§ Problem details
Return the full listing exactly as it is written.

§ Raw records
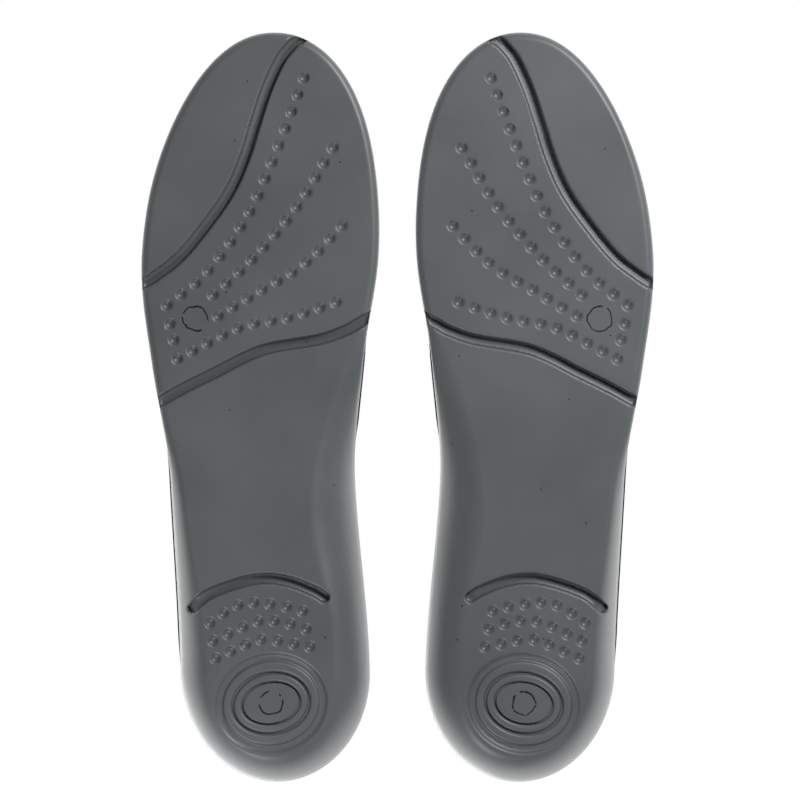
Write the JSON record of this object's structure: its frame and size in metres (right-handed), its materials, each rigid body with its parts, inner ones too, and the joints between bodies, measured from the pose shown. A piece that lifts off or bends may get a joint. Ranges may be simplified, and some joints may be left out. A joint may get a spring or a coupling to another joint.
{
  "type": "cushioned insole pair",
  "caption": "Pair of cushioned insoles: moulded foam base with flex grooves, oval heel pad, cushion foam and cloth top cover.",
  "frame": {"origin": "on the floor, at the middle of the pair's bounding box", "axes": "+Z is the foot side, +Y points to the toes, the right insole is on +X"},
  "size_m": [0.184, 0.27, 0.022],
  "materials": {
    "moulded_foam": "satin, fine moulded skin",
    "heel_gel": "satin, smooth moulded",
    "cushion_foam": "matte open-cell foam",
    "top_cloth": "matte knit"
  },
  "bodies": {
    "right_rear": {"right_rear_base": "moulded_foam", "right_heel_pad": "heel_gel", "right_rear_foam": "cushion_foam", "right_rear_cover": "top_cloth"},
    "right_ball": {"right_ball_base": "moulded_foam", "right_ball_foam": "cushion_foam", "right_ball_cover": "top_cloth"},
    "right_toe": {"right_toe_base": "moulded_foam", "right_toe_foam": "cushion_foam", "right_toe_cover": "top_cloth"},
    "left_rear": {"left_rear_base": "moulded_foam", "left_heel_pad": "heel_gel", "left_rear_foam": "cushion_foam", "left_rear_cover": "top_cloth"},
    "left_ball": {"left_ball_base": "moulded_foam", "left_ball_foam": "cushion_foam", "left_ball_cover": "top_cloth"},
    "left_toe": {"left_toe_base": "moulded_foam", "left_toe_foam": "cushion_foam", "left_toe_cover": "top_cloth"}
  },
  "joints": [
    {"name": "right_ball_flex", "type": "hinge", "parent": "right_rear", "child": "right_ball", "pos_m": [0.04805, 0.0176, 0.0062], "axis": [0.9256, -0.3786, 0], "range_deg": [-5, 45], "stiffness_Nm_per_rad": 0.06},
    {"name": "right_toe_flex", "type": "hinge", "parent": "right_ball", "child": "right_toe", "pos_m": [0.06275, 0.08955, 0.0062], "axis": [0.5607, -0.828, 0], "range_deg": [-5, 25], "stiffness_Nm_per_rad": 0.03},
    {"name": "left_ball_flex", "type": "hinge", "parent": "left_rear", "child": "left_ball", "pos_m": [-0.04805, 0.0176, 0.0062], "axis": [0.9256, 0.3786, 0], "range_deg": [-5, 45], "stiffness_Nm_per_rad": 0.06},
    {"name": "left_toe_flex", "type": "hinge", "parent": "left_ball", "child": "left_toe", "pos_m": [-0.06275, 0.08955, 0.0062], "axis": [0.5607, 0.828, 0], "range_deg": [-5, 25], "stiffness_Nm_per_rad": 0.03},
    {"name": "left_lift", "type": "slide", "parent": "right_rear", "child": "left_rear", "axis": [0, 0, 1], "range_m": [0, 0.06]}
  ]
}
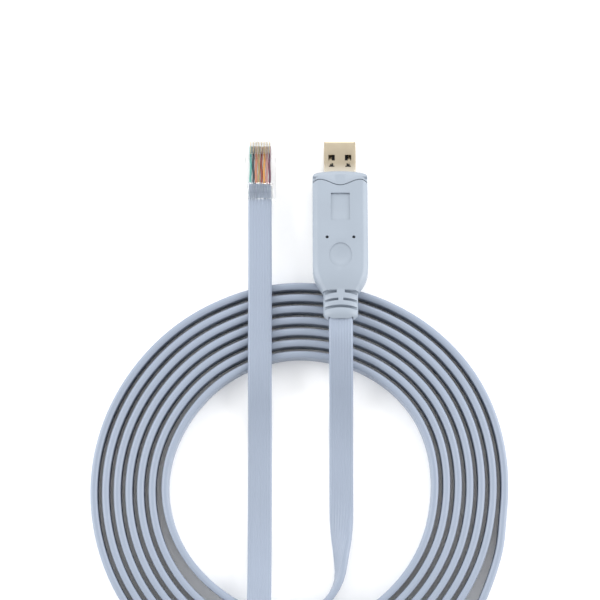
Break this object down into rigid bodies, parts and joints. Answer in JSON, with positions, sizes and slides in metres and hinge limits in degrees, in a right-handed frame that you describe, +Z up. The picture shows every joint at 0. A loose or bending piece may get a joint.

§ Result
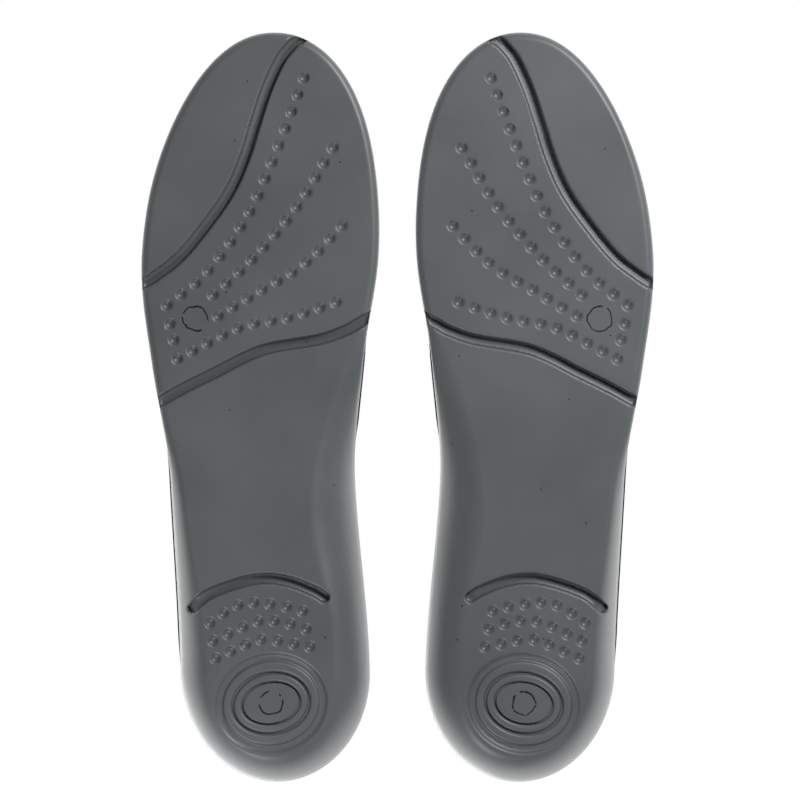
Write the JSON record of this object's structure: its frame and size in metres (right-handed), its materials, each rigid body with its parts, inner ones too, and the joints between bodies, measured from the pose shown. A piece that lifts off or bends may get a joint. Ranges may be simplified, and some joints may be left out. A joint may get a spring or a coupling to another joint.
{
  "type": "cushioned insole pair",
  "caption": "Pair of cushioned insoles: moulded foam base with flex grooves, oval heel pad, cushion foam and cloth top cover.",
  "frame": {"origin": "on the floor, at the middle of the pair's bounding box", "axes": "+Z is the foot side, +Y points to the toes, the right insole is on +X"},
  "size_m": [0.184, 0.27, 0.022],
  "materials": {
    "moulded_foam": "satin, fine moulded skin",
    "heel_gel": "satin, smooth moulded",
    "cushion_foam": "matte open-cell foam",
    "top_cloth": "matte knit"
  },
  "bodies": {
    "right_rear": {"right_rear_base": "moulded_foam", "right_heel_pad": "heel_gel", "right_rear_foam": "cushion_foam", "right_rear_cover": "top_cloth"},
    "right_ball": {"right_ball_base": "moulded_foam", "right_ball_foam": "cushion_foam", "right_ball_cover": "top_cloth"},
    "right_toe": {"right_toe_base": "moulded_foam", "right_toe_foam": "cushion_foam", "right_toe_cover": "top_cloth"},
    "left_rear": {"left_rear_base": "moulded_foam", "left_heel_pad": "heel_gel", "left_rear_foam": "cushion_foam", "left_rear_cover": "top_cloth"},
    "left_ball": {"left_ball_base": "moulded_foam", "left_ball_foam": "cushion_foam", "left_ball_cover": "top_cloth"},
    "left_toe": {"left_toe_base": "moulded_foam", "left_toe_foam": "cushion_foam", "left_toe_cover": "top_cloth"}
  },
  "joints": [
    {"name": "right_ball_flex", "type": "hinge", "parent": "right_rear", "child": "right_ball", "pos_m": [0.04805, 0.0176, 0.0062], "axis": [0.9256, -0.3786, 0], "range_deg": [-5, 45], "stiffness_Nm_per_rad": 0.06},
    {"name": "right_toe_flex", "type": "hinge", "parent": "right_ball", "child": "right_toe", "pos_m": [0.06275, 0.08955, 0.0062], "axis": [0.5607, -0.828, 0], "range_deg": [-5, 25], "stiffness_Nm_per_rad": 0.03},
    {"name": "left_ball_flex", "type": "hinge", "parent": "left_rear", "child": "left_ball", "pos_m": [-0.04805, 0.0176, 0.0062], "axis": [0.9256, 0.3786, 0], "range_deg": [-5, 45], "stiffness_Nm_per_rad": 0.06},
    {"name": "left_toe_flex", "type": "hinge", "parent": "left_ball", "child": "left_toe", "pos_m": [-0.06275, 0.08955, 0.0062], "axis": [0.5607, 0.828, 0], "range_deg": [-5, 25], "stiffness_Nm_per_rad": 0.03},
    {"name": "left_lift", "type": "slide", "parent": "right_rear", "child": "left_rear", "axis": [0, 0, 1], "range_m": [0, 0.06]}
  ]
}
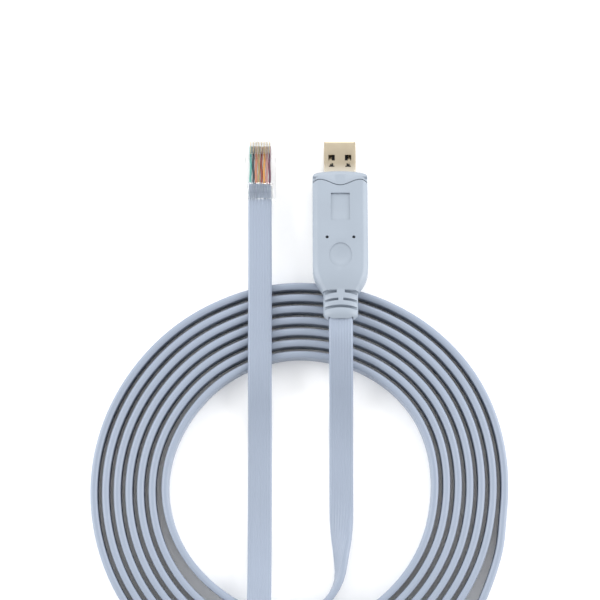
Break this object down into rigid bodies, parts and joints. Answer in JSON, with positions, sizes and slides in metres and hinge limits in degrees, in a right-handed frame that you describe, +Z up. The picture shows every joint at 0. A loose or bending piece may get a joint.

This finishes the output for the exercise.